Thursday, September 14, 2017

SURF'S UP follow up

This is a follow-up to the two articles I did last week where I posted a ten-minute one-act play I wrote for a one-day play festival and followed it up the next day with my process. I received a Friday Question that became an entire post.

It is from Cheryl Marks.

I'm interested how long it took you to get to the "start," that is, to settle on the scenario and the relationship? (I immediately flashed on your talented daughter, Annie, and you and the "flip" seemed quite appropriate.) 

And then, once you started writing did you have to go back and revise any of the premise? 

And lastly did you have any feelings of despair or the sense that you should scrap the whole thing and start again?

In this case about forty-five minutes to settle on the premise. I never want to rush through that part of the process because if your premise doesn’t work the rest of the exercise becomes a nightmare.

What I always do is bat around several premises. And see where they go.

It’s not enough to just have an idea, you need to see if it has legs.

Allow yourself the freedom to really riff. Explore various options. What if the daughter wants to drop out and go around the world? What if this is the third harebrained idea Dad has had? What if the daughter wants to move back to New York to be with her mother? What if Dad is a school teacher and can’t face the prospect of another full year?

Don’t just go with your first idea. It’s worth the daydream time to settle on the “best” idea.

Once I start writing I always leave open the possibility that I may have to make adjustments along the way. That way I let the characters guide me and I follow their lead, and sometimes they take me to unexpected places.

When that happens I’m left with two options. Follow the new path. Or stop, go back, throw out the recent section, and start again down the original path. You have to be willing to throw stuff out. You have to be willing to stop, say: “Ugh! That sucks.” Believe me, I go down a lot of these blind paths through the course of writing full-length plays. I keep a discard file and for a 90 page script I might have 40 pages I threw out. But it’s all part of the process.

In the case of SURF’S UP, it seemed to fall into place. But that’s THIS TIME. Next time when I do the exercise again it might be a whole different story. So I never had that feeling of despair, but it happens. Sometimes you just have to power through it. The problem could be that you’re too close to it and have lost objectivity and it’s not nearly as bad and you think it is. And then sometimes it is a piece of shit and deserves to be thrown in a drawer never to be seen again.

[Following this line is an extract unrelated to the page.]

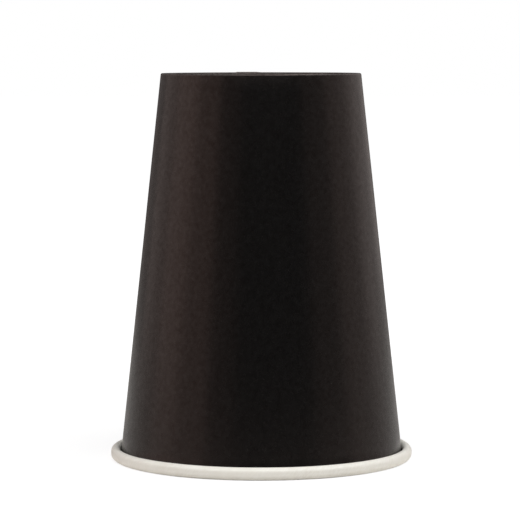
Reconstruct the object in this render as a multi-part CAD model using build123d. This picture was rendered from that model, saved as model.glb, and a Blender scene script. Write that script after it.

Hope that answers your questions. I find the writing process fascinating. No two writers have the same process. But then, no two writers write the same thing. (Well, that does happen but then one of the writers is sued.) 


Cheryl Marks said...

Thanks Ken. That does answer my question. I too am fascinated by the writing process, especially that used by successful writers like you. (OK, that's enough suckin up.)
Once again, thanks.

Joseph said...

Thanks for sharing. Good to know that very experienced writers like yourself still struggle but just push through it.